• _What needs to be done_:
Search the data for the word "name". Reproduce every line where it is found.

• _Given information_:

╔══

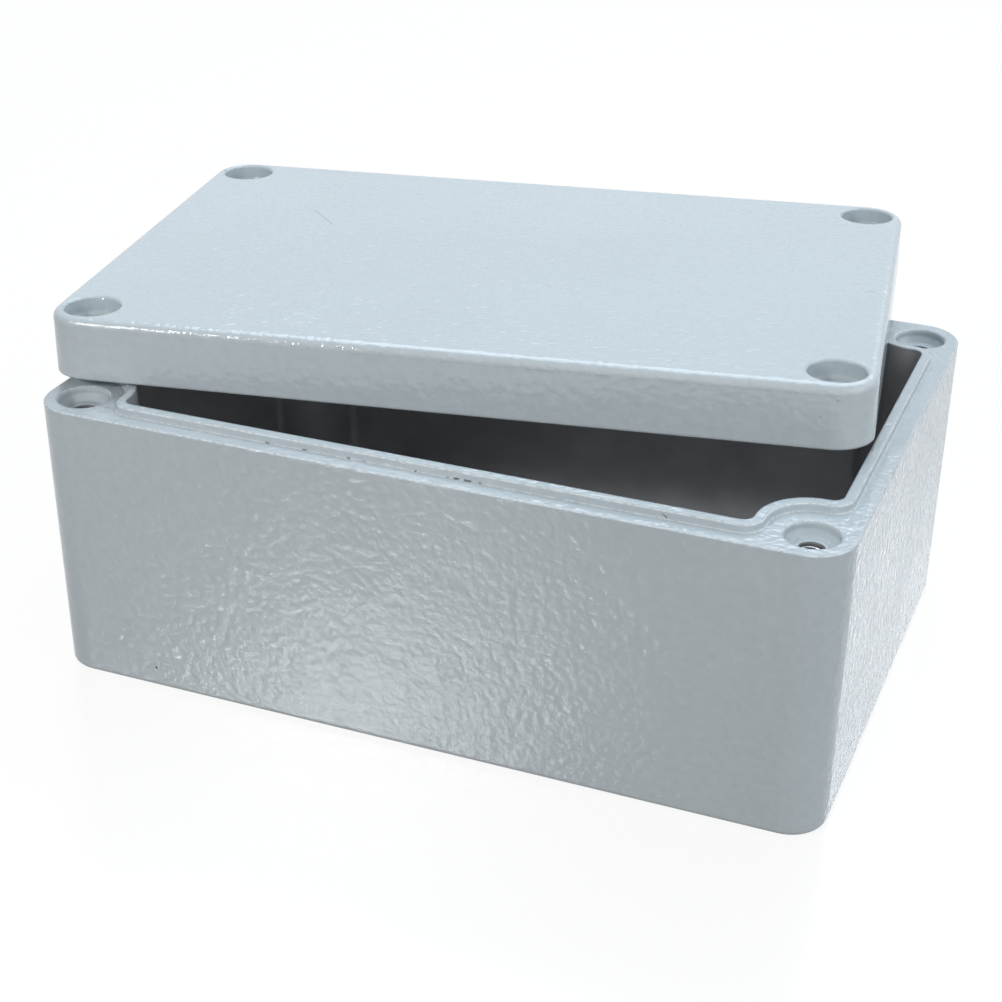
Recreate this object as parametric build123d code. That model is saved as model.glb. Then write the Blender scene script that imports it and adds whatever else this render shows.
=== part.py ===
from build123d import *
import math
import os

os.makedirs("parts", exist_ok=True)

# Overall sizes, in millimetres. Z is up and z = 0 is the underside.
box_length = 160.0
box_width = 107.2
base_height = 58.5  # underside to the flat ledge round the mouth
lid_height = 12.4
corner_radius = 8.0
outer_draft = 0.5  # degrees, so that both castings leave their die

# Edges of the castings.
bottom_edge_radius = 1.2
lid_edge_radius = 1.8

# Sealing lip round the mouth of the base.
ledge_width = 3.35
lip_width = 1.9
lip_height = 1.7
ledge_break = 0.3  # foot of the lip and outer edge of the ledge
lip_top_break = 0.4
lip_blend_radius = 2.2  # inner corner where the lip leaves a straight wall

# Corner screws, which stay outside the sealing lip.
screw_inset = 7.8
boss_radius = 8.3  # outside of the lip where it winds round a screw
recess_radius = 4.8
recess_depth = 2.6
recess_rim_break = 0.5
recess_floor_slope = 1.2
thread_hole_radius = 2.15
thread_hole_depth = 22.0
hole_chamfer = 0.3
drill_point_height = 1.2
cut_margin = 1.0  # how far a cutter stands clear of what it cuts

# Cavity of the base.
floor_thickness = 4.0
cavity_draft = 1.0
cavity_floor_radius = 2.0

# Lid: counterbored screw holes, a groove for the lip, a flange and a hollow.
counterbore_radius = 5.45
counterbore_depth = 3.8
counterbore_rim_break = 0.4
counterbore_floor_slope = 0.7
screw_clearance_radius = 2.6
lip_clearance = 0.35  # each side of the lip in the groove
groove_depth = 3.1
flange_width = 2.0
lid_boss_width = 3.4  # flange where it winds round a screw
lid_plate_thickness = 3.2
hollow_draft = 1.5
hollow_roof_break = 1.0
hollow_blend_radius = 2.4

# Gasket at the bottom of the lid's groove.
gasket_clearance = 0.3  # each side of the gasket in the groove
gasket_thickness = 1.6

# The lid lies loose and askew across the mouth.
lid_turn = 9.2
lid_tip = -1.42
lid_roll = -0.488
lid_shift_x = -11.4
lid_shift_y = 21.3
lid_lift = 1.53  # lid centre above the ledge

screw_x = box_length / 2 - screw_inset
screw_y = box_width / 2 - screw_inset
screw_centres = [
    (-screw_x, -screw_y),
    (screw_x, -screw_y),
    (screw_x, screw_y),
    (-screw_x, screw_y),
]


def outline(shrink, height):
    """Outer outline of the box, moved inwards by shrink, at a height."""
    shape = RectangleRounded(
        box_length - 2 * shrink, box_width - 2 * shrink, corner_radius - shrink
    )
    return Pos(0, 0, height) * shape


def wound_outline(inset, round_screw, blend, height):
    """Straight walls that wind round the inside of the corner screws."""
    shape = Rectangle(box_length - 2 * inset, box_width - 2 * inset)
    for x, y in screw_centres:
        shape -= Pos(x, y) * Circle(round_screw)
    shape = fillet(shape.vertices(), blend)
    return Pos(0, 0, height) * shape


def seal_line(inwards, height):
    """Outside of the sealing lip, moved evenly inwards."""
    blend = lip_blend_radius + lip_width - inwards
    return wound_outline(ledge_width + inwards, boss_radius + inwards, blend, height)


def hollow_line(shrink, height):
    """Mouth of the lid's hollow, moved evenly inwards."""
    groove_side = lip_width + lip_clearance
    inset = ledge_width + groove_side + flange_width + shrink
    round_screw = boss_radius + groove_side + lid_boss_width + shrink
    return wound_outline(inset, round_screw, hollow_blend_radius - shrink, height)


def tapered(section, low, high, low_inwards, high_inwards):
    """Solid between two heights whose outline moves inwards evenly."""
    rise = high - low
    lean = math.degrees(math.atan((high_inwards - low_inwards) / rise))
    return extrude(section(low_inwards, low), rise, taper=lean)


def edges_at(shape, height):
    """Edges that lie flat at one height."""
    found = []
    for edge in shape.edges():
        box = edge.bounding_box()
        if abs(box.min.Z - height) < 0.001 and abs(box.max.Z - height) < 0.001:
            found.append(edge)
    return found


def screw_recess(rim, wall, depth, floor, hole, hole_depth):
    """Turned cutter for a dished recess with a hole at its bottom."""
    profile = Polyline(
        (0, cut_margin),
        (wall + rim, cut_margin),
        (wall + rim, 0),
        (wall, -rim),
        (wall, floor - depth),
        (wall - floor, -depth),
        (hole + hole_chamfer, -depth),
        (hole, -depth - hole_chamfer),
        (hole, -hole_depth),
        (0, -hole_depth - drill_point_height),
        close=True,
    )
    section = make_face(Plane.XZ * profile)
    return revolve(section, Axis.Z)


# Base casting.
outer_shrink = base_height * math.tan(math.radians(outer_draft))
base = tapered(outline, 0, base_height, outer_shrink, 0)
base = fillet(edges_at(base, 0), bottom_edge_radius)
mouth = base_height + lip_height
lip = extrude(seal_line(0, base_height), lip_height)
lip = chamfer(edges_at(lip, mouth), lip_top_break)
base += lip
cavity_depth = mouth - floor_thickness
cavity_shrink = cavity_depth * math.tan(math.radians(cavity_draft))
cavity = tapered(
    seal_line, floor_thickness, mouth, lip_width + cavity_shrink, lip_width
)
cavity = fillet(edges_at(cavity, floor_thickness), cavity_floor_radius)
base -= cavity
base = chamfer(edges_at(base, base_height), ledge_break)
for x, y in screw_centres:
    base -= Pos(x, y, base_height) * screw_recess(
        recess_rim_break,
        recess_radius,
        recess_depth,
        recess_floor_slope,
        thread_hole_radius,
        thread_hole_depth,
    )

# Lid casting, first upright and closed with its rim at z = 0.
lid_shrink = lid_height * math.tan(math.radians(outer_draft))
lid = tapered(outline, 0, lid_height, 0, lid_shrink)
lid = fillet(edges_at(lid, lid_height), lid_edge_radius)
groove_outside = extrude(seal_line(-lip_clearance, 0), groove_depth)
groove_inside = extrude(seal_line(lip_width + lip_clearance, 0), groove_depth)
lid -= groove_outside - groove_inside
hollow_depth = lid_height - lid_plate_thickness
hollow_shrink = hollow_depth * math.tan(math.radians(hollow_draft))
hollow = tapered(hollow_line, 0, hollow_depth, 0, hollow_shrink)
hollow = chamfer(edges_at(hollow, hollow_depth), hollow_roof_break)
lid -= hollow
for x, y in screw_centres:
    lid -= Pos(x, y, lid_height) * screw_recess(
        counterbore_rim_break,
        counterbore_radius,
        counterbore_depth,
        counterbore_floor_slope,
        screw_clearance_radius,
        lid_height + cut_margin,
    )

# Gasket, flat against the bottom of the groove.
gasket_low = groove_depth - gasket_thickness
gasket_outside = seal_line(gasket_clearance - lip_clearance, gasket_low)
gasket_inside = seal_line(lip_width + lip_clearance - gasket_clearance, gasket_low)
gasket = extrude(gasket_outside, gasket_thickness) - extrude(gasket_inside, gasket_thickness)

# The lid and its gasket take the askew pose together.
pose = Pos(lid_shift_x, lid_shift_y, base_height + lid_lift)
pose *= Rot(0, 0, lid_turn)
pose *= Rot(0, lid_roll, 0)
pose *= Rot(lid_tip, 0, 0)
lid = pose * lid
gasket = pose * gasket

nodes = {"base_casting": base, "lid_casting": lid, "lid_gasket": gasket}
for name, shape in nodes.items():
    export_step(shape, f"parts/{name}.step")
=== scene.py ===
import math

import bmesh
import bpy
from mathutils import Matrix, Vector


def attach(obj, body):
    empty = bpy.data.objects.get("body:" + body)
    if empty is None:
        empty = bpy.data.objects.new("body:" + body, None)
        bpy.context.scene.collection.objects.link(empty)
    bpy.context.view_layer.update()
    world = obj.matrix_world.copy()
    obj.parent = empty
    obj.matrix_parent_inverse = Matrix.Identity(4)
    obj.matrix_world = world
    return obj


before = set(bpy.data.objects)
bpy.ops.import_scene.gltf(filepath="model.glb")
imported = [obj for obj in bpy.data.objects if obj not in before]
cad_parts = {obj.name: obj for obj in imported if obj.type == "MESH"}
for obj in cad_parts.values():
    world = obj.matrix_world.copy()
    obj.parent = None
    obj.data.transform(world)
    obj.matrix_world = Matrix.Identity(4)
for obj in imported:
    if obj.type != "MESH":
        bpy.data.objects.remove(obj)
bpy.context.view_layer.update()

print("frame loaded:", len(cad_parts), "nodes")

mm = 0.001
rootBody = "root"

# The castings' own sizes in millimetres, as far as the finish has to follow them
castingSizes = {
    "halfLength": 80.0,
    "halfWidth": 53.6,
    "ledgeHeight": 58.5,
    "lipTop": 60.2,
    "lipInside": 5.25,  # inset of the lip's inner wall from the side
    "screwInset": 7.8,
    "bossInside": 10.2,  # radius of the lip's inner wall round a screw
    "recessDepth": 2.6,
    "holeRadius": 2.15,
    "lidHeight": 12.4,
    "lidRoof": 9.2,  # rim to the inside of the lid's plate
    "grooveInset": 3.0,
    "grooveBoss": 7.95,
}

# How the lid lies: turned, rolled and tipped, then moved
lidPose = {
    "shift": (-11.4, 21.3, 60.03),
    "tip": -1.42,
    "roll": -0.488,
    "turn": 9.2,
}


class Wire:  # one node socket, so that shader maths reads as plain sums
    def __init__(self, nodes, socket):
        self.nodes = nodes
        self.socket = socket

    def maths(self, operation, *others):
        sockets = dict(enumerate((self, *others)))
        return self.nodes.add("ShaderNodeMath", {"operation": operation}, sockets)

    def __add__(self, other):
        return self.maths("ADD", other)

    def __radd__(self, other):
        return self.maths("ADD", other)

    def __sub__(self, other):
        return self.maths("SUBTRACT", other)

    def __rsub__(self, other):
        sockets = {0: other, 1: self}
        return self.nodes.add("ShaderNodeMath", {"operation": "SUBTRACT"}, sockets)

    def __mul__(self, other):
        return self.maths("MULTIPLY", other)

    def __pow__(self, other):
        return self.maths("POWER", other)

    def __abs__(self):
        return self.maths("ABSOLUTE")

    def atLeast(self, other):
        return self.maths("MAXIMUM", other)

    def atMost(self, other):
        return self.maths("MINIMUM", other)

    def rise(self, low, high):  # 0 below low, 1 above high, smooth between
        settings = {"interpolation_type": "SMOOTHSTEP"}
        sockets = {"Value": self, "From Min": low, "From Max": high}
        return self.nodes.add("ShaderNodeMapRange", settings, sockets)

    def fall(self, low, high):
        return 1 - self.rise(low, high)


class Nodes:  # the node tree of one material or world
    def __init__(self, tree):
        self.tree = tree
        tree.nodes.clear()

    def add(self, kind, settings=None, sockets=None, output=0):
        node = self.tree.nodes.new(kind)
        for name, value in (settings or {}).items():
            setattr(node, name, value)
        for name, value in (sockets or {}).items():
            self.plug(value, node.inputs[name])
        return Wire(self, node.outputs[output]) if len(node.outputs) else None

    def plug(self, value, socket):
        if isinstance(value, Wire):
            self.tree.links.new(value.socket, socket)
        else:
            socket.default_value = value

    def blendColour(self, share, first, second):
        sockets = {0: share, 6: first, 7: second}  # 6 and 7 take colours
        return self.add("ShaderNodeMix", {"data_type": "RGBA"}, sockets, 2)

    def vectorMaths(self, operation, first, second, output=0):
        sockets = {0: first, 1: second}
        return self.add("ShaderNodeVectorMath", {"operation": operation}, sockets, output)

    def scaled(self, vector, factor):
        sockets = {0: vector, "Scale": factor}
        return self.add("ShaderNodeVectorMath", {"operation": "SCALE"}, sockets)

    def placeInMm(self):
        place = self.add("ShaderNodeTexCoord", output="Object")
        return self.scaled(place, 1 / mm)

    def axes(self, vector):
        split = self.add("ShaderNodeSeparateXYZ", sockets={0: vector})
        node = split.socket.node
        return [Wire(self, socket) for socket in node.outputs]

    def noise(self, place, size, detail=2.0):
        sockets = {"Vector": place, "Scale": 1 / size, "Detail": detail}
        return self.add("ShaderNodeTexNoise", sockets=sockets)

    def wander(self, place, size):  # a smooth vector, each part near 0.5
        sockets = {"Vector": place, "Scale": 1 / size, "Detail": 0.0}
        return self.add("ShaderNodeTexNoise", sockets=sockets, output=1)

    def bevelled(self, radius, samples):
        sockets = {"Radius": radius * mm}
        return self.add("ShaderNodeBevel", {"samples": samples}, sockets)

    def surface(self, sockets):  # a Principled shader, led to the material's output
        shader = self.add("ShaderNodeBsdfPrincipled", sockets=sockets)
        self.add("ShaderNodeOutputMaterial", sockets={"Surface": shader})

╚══

• _Answer for the task_:
for name, shape in nodes.items():
    export_step(shape, f"parts/{name}.step")
cad_parts = {obj.name: obj for obj in imported if obj.type == "MESH"}
        for name, value in (settings or {}).items():
            setattr(node, name, value)
        for name, value in (sockets or {}).items():
            self.plug(value, node.inputs[name])